There is .kv
to produce "keys" and values. For an array, the keys are the indexes 0, 1, 2...
>>> my @a = "First", "Second", "Third", "First";
[First Second Third First]
>>> @a.kv
(0 First 1 Second 2 Third 3 First)
This is a flat sequence of length 2N; we can tell map
to take 2 things at a time, either via an explicit signature:
>>> @a.kv.map(-> $index, $value { "Index of $value is $index;" })
(Index of First is 0; Index of Second is 1; Index of Third is 2; Index of First is 3;)
or via placeholder variables:
>>> @a.kv.map({ "Index of $^value is $^index;" })
(Index of First is 0; Index of Second is 1; Index of Third is 2; Index of First is 3;)

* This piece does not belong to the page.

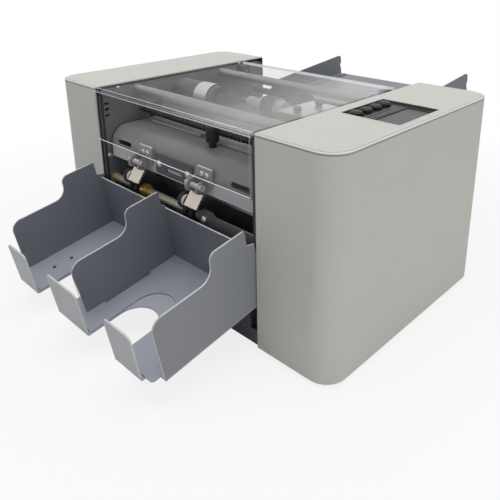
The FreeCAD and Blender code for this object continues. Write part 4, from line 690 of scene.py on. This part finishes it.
def spring_path(low, high, turns, radius, at):
    """x runs from low to high while (cos, sin) radius goes round turns times. The first leg comes in
    along a tangent, and the last one turns back along the tangent at which the coil ends."""
    t = np.linspace(0, 1, int(turns * 20))
    a = 2 * math.pi * turns * t
    coil = np.column_stack([low + (high - low) * t, at[0] + radius * np.cos(a),
                            at[1] + radius * np.sin(a)])
    leg_in = np.linspace((low, coil[0][1], coil[0][2] - 0.007), coil[0], 6, endpoint=False)
    leg_out = np.linspace(coil[-1], (high, at[0] + 0.0065, at[1] + radius), 7)[1:]
    return np.concatenate([leg_in, coil, leg_out])


springs = []
for centre in PINCH_CENTRES.values():
    low, high = (centre - 8.2) / 1000, (centre + 1.9) / 1000
    path = spring_path(low, high, TURNS, COIL_RADIUS, PIVOT)
    springs.append(carried(path, WIRE_RADIUS, 8, (1, 0, 0)))
piece("torsion_springs", "machine", "steel", round_steel, springs, "pinch_springs")

# %% [markdown]
# ## Pinch rollers
# A pinch roller is a white moulded hub that carries two black rubber rings. The hub is turned with
# two grooves, and each ring is a torus of square-ish section that sits in one.

# %% Turn the pinch rollers
HUB = [(0, 1.6), (0, 4.6), (0.5, 5.4), (1.3, 5.6), (1.5, 5.2), (5.0, 5.2), (5.2, 5.6), (9.8, 5.6),
       (10.0, 5.2), (13.5, 5.2), (13.7, 5.6), (14.6, 5.4), (15.2, 4.6), (15.2, 1.6), (0, 1.6)]
HUB_TO_CENTRE = 28.5
for side, centre in PINCH_CENTRES.items():
    at = ((centre - HUB_TO_CENTRE) / 1000, behind(4), 0.1104)
    rings = []
    for low in (1.5, 10.0):
        a = ring_angles(24)
        section = np.column_stack([low + 1.75 + 1.7 * np.sign(np.cos(a)) * np.abs(np.cos(a)) ** 0.7,
                                   6.1 + 1.4 * np.sign(np.sin(a)) * np.abs(np.sin(a)) ** 0.7])
        rings.append(turned(np.vstack([section, section[:1]]), 48, at, "x"))
    piece(f"roller_hub_{side}", f"pinch_wheel_{side}", "white_plastic", white_plastic,
          [turned(HUB, 48, at, "x")], f"pinch_roller_{side}")
    piece(f"roller_rings_{side}", f"pinch_wheel_{side}", "rubber", black_rubber, rings)

# %% [markdown]
# ## Conduit and knobs
# The conduit is corrugated tube that hangs a little between the frames: its radius rises and falls
# with the way along it. The thumb screws are four-lobed, so their radius goes with the cosine of four
# times the angle, and the adjusting knob has a fine straight knurl of forty teeth.

# %% Make the conduit
RIBS = 40
s = np.linspace(-1, 1, RIBS * 16)
route = np.column_stack([s * 0.1099, np.full(s.size, behind(52)), 0.1655 - 0.0014 * (1 - s ** 2)])
wave = np.cos(math.pi * (s + 1) * RIBS)
swell = 0.0040 + 0.0008 * np.sign(wave) * np.abs(wave) ** 0.5
conduit_black = moulded("conduit_black", (30, 30, 32), 0.26)
piece("corrugated_conduit", "machine", "black_plastic", conduit_black,
      [carried(route, swell, 20, (0, 0, 1))], "ribbed_conduit")

# %% Make the knobs
def lobes(angle, height):
    """Four lobes above the thumb screw's collar."""
    return np.where(height > 1.9, 0.80 + 0.20 * np.cos(4 * angle), 1.0)


def knurl(angle, height):
    """Forty teeth between the knob's two plain rims."""
    return np.where((height > 5.4) & (height < 19.2), 1 - 0.05 * (0.5 + 0.5 * np.cos(40 * angle)), 1.0)


star = [(-5.5, 0), (-5.5, 2), (0.2, 2), (0.2, 3.4), (1.8, 3.4), (2.0, 4.6), (2.6, 5.4), (4.6, 5.5),
        (5.6, 5.0), (6.0, 4.0), (6.0, 2.2), (5.2, 2.0), (5.2, 0)]
for where, distance in (("front", 141), ("rear", 176)):
    piece(f"star_knob_{where}", f"{where}_thumb", "black_plastic", black_plastic,
          [turned(star, 64, (0.035, behind(distance), 0.168), "z", lobes)], f"thumb_screw_{where}")
knob = [(-2, 0), (-2, 2), (0.3, 2), (0.3, 3.6), (5, 3.6), (5, 5.4), (5.5, 6), (19, 6), (19.6, 5.6),
        (20, 5.0), (20, 2.4), (19.5, 2.0), (19.5, 0)]
piece("knurled_knob", "knob", "black_plastic", button_plastic,
      [turned(knob, 160, (0.021, behind(38), 0.153), "z", knurl)], "adjust_knob")

# %% [markdown]
# ## Trim
# A raised bead runs round the panel's window, where the cover's sheet is pressed up. The brass collar
# is held on the exit shaft by two grub screws.

# %% Make the window's bead and the collar's grub screws
def rounded_loop(x0, x1, y0, y1, corner, height, steps=8):
    """Quarter circles about four corner centres, joined by the straight sides between them."""
    turn = np.linspace(0, math.pi / 2, steps)
    centres = ((x1 - corner, y1 - corner), (x0 + corner, y1 - corner), (x0 + corner, y0 + corner),
               (x1 - corner, y0 + corner))
    arcs = [np.column_stack([cx + corner * np.cos(turn + i * math.pi / 2),
                             cy + corner * np.sin(turn + i * math.pi / 2), np.full(steps, height)])
            for i, (cx, cy) in enumerate(centres)]
    return np.concatenate(arcs)


BEAD = 0.0012
loop = rounded_loop(WINDOW_X[0] - BEAD, WINDOW_X[1] + BEAD, WINDOW_Y[0] - BEAD, WINDOW_Y[1] + BEAD,
                    0.0025, 0)
bead = carried(loop, 0.9 * BEAD, 12, (0, 0, 1), closed=True) * (1, 1, 0.35) + (0, 0, cover_top)
bead_paint = powder_coat("bead_paint", COVER_GREY, 0.45)
piece("window_bead", "machine", "cover_paint", bead_paint, [bead])
GRUB = [(5.0, 0), (5.0, 1.4), (6.7, 1.4), (6.75, 1.2), (6.75, 0.7), (6.2, 0.6), (6.2, 0)]
grubs = []
for turn in (0.5, 2.2):
    direction = np.array([0, -math.cos(turn), math.sin(turn)])
    AXES["grub"] = ((1, 0, 0), tuple(np.cross(direction, (1, 0, 0))), tuple(direction))
    grubs.append(turned(GRUB, 24, (-0.055, behind(12), 0.0955), "grub"))
piece("collar_screws", "exit_spindle", "steel", round_steel, grubs)

# %% [markdown]
# ## Floor, backdrop and light
# A plain pale floor and a white surround are what a catalogue studio has. The floor glows a little to
# the camera so that it comes out nearly white and still keeps the soft shadow. One wide lamp hangs
# overhead, a smaller one stands low on the right and a weak one of the same size at the front, so that
# upright faces differ in tone. The surround is white to the camera and in reflections, and lights the
# object with less than a third of that.

# %% Lay the floor
def flat_sheet(name, half, height):
    """A square of one face: X and Y run from -half to half at one height."""
    mesh = bpy.data.meshes.new(name)
    corners = np.array([(-1, -1), (1, -1), (1, 1), (-1, 1)], float) * half
    mesh.from_pydata(np.column_stack([corners, np.full(4, height)]).tolist(), [], [(0, 1, 2, 3)])
    made = bpy.data.objects.new(name, mesh)
    bpy.context.scene.collection.objects.link(made)
    return made


floor = flat_sheet("floor", 12.0, -0.0002)
floor_white = Finish("floor_white", (238, 238, 238), 0.9)
rays = floor_white.tree.nodes.new("ShaderNodeLightPath")
glow = floor_white.tree.nodes.new("ShaderNodeEmission")
glow.inputs["Strength"].default_value = 1.0
floor_mix = floor_white.tree.nodes.new("ShaderNodeMixShader")
camera_ray = Wire(floor_white, rays.outputs["Is Camera Ray"])
x, y = floor_white.axis("X"), floor_white.axis("Y")
away = floor_white.add("ShaderNodeClamp", {}, (x * x + y * y) * 0.55 + 0.80)
floor_white.join(floor_mix.inputs[0], camera_ray * away)
floor_white.tree.links.new(floor_white.shader.outputs[0], floor_mix.inputs[1])
floor_white.tree.links.new(glow.outputs[0], floor_mix.inputs[2])
floor_white.tree.links.new(floor_mix.outputs[0], floor_white.tree.nodes["Material Output"].inputs[0])
floor.data.materials.append(floor_white.material)

# %% Light the studio
def softbox(name, place_at, look_at, width, height, watts):
    """A rectangular lamp that faces a point."""
    data = bpy.data.lights.new(name, "AREA")
    data.shape, data.size, data.size_y, data.energy = "RECTANGLE", width, height, watts
    lamp = bpy.data.objects.new(name, data)
    bpy.context.scene.collection.objects.link(lamp)
    aim = np.array(look_at, float) - np.array(place_at, float)
    back = -aim / np.linalg.norm(aim)
    side = np.cross((0.0, 0.0, 1.0) if abs(back[2]) < 0.95 else (0.0, 1.0, 0.0), back)
    side /= np.linalg.norm(side)
    over = np.cross(back, side)
    lamp.matrix_world = Matrix([[side[i], over[i], back[i], place_at[i]] for i in range(3)]
                               + [[0, 0, 0, 1]])


MIDDLE = (0, 0, 0.1)
softbox("overhead", (0.15, -0.1, 1.6), MIDDLE, 1.6, 1.6, 16)
softbox("low_right", (1.5, -0.3, 0.55), MIDDLE, 1.2, 0.9, 2.8)
softbox("front", (-0.5, -1.7, 0.8), MIDDLE, 1.2, 0.9, 0.6)

world = bpy.data.worlds.new("studio")
bpy.context.scene.world = world
world.use_nodes = True
tree = world.node_tree
sky = tree.nodes["Background"]
sky.inputs["Color"].default_value = (1, 1, 1, 1)
sky.inputs["Strength"].default_value = 0.30
surround = tree.nodes.new("ShaderNodeBackground")
surround.inputs["Color"].default_value = (1, 1, 1, 1)
rays = tree.nodes.new("ShaderNodeLightPath")
direct = tree.nodes.new("ShaderNodeMath")
direct.operation, direct.use_clamp = "ADD", True
shows_white = tree.nodes.new("ShaderNodeMath")
shows_white.operation, shows_white.use_clamp = "ADD", True
tree.links.new(rays.outputs["Is Camera Ray"], direct.inputs[0])
tree.links.new(rays.outputs["Is Glossy Ray"], direct.inputs[1])
tree.links.new(direct.outputs[0], shows_white.inputs[0])
tree.links.new(rays.outputs["Is Transmission Ray"], shows_white.inputs[1])
choose = tree.nodes.new("ShaderNodeMixShader")
tree.links.new(shows_white.outputs[0], choose.inputs[0])
tree.links.new(sky.outputs[0], choose.inputs[1])
tree.links.new(surround.outputs[0], choose.inputs[2])
tree.links.new(choose.outputs[0], tree.nodes["World Output"].inputs[0])
bpy.context.scene.view_settings.view_transform = "Standard"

Since index comes lexicographically before value, it works out as in the previous explicit signature case, i.e., the same signature is produced for us behind the scenes. We can see this:
>>> &{ $^value, $^index }
-> $index, $value { #`(Block|140736965530488) ... }
Note that what matters is the Unicode order of variable names, not the order of appearance.
In the spirit of TIMTOWDI, some alternatives (IMO not better):
# Limitation: generated anew per closure and per mention,
# so cannot use, e.g., in string interpolations with closure and more than once
>>> @a.map({ "Index of $_ is " ~ $++ ~ ";" })
(Index of First is 0; Index of Second is 1; Index of Third is 2; Index of First is 3;)
- Using
.pairs
, cousine of .kv
to produce "key => value" pairs instead of a flat list
>>> @a.pairs
(0 => First 1 => Second 2 => Third 3 => First)
# Reach over .key & .value
>>> @a.pairs.map({ "Index of $_.value() is $_.key();" })
(Index of First is 0; Index of Second is 1; Index of Third is 2; Index of First is 3;)
# Unpack with signature
>>> @a.pairs.map(-> (:key($index), :$value) { "Index of $value is $index;" })
(Index of First is 0; Index of Second is 1; Index of Third is 2; Index of First is 3;)
- Instead of mapping the array's values themselves, we can map the keys of it:
# Array.keys produces 0, 1, 2...
>>> @a.keys.map({ "Index of @a[$_] is $_;" })
(Index of First is 0; Index of Second is 1; Index of Third is 2; Index of First is 3;)
# ^@a is equivalent to ^@a.elems === 0 ..^ @a.elems, i.e., 0, 1, 2... again
>>> ^@a .map({ "Index of @a[$_] is $_;" })
(Index of First is 0; Index of Second is 1; Index of Third is 2; Index of First is 3;)
This last one is the least idiomatic I think.